Reproduce the first line and every line after it, exactly, through the one containing "return tube - barrel_bore - pin_bore". Leave out the rest.

■ Raw data:
========================
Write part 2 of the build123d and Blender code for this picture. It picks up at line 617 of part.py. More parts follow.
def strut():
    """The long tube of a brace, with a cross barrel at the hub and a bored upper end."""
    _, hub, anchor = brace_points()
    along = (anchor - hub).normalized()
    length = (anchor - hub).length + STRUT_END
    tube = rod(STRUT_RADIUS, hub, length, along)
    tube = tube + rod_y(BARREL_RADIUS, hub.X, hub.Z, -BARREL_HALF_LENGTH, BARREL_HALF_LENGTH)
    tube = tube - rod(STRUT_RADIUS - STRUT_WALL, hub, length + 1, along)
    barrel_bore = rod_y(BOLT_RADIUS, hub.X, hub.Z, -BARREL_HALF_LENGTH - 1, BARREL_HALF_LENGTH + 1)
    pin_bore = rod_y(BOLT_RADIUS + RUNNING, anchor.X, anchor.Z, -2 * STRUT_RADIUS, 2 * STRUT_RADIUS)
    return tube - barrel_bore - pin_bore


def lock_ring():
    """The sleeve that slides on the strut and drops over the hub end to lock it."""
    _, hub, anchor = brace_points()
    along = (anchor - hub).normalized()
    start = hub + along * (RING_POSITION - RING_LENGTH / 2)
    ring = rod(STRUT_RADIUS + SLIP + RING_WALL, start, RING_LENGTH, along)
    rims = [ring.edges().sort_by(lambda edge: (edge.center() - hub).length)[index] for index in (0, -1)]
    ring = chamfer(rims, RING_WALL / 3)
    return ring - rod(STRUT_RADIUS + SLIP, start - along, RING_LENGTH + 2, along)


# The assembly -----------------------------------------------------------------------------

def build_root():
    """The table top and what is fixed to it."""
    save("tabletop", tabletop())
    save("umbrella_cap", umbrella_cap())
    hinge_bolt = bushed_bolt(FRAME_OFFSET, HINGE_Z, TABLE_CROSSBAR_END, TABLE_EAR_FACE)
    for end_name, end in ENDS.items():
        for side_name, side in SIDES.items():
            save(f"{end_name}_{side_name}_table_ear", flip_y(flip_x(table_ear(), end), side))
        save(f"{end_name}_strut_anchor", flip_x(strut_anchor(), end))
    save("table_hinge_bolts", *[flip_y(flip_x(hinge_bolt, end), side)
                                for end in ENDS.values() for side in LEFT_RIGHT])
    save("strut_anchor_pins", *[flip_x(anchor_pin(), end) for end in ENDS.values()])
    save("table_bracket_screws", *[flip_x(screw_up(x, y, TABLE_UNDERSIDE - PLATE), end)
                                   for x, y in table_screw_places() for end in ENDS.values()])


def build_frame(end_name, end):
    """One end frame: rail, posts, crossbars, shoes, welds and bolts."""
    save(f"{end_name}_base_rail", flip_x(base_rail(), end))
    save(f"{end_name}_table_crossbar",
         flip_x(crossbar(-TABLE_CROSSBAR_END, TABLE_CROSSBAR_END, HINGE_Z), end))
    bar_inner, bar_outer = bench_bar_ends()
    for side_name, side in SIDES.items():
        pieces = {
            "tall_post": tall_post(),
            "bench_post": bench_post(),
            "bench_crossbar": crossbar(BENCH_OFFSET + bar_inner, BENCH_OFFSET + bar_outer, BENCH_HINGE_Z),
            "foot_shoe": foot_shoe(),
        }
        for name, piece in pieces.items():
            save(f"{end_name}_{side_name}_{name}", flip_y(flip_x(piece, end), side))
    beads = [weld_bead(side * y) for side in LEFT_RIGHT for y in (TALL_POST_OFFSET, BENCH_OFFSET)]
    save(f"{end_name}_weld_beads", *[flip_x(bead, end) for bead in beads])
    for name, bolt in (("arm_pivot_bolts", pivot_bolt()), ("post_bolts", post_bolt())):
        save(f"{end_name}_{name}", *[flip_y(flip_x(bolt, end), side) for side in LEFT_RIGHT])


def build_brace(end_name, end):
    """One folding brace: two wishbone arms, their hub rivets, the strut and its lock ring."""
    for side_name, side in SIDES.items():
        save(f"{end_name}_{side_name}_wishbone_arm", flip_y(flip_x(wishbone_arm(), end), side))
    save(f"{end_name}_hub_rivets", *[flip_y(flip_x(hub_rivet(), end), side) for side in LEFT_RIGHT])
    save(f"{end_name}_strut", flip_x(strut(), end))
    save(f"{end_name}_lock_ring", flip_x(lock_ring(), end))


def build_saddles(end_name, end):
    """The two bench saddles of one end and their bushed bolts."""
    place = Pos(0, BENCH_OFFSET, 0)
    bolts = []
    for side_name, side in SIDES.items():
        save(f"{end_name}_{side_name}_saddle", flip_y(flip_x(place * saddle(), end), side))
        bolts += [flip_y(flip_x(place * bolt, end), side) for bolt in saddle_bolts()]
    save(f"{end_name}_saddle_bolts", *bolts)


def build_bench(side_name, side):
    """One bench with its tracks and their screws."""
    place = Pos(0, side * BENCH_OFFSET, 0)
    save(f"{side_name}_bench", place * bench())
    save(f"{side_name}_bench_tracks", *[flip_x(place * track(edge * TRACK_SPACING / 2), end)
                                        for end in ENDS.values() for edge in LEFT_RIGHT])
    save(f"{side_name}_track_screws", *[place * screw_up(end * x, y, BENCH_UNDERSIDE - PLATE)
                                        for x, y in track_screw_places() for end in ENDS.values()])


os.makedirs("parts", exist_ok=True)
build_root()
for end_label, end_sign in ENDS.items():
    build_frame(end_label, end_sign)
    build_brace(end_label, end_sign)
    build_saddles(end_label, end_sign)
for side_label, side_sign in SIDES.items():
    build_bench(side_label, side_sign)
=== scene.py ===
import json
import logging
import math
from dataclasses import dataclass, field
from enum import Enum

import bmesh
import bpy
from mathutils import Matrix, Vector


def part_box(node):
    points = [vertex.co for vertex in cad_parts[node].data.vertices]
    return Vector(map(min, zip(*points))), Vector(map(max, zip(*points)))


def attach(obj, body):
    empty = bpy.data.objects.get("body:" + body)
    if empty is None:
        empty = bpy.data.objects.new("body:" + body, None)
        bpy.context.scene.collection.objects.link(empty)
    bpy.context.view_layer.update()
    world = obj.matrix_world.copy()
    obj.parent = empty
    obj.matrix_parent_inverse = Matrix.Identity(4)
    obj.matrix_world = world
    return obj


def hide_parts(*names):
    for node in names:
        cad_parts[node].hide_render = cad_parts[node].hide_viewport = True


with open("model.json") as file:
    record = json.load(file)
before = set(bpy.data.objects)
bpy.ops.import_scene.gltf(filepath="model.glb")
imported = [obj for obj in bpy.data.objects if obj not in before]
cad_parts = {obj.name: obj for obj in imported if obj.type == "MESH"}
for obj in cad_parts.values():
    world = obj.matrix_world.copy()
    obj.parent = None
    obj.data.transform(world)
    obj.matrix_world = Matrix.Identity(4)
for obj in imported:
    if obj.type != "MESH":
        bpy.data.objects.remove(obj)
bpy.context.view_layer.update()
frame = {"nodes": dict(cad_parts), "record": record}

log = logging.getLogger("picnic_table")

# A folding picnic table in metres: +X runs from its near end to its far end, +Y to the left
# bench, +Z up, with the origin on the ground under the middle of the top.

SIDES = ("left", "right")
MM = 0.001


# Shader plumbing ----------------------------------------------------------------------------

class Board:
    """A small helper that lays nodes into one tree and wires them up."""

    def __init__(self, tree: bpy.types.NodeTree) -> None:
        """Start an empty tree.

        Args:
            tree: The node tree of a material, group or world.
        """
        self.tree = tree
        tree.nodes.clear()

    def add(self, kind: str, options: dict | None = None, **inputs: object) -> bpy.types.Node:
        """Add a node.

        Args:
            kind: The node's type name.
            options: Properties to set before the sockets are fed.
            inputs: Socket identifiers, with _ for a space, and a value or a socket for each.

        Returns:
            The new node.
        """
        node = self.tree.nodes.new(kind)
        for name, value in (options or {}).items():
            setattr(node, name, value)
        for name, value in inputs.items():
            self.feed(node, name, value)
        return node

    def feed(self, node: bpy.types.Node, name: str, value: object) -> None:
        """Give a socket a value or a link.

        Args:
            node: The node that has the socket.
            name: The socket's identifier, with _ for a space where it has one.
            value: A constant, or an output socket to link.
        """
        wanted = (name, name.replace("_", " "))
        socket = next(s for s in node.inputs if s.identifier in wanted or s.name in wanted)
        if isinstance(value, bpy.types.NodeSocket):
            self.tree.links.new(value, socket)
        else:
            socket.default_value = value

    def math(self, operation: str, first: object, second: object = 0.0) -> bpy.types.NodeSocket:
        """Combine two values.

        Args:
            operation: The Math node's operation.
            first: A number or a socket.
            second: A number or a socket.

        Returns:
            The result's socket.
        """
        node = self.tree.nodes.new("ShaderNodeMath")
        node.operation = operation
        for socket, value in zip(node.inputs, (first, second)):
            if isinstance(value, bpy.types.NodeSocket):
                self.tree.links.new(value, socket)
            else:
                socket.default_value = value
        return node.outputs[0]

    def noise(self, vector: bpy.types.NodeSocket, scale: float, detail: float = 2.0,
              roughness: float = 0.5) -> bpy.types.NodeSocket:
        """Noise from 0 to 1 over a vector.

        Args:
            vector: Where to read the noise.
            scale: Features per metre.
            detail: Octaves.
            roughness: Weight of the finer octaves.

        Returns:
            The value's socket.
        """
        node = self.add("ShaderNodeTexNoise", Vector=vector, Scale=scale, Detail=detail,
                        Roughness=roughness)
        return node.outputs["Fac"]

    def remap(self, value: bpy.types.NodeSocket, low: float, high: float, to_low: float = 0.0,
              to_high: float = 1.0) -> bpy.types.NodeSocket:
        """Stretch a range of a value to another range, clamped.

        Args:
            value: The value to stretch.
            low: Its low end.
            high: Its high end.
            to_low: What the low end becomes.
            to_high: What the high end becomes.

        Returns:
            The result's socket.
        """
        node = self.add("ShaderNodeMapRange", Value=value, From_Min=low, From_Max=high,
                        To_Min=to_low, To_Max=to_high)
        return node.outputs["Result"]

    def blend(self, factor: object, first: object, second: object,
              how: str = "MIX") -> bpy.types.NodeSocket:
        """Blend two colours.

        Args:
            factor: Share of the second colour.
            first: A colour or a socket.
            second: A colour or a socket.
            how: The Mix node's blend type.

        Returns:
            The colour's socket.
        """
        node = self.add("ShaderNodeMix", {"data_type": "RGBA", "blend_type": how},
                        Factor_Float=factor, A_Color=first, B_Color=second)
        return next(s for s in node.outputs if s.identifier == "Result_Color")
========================
■ Written solution:
Write part 2 of the build123d and Blender code for this picture. It picks up at line 617 of part.py. More parts follow.
def strut():
    """The long tube of a brace, with a cross barrel at the hub and a bored upper end."""
    _, hub, anchor = brace_points()
    along = (anchor - hub).normalized()
    length = (anchor - hub).length + STRUT_END
    tube = rod(STRUT_RADIUS, hub, length, along)
    tube = tube + rod_y(BARREL_RADIUS, hub.X, hub.Z, -BARREL_HALF_LENGTH, BARREL_HALF_LENGTH)
    tube = tube - rod(STRUT_RADIUS - STRUT_WALL, hub, length + 1, along)
    barrel_bore = rod_y(BOLT_RADIUS, hub.X, hub.Z, -BARREL_HALF_LENGTH - 1, BARREL_HALF_LENGTH + 1)
    pin_bore = rod_y(BOLT_RADIUS + RUNNING, anchor.X, anchor.Z, -2 * STRUT_RADIUS, 2 * STRUT_RADIUS)
    return tube - barrel_bore - pin_bore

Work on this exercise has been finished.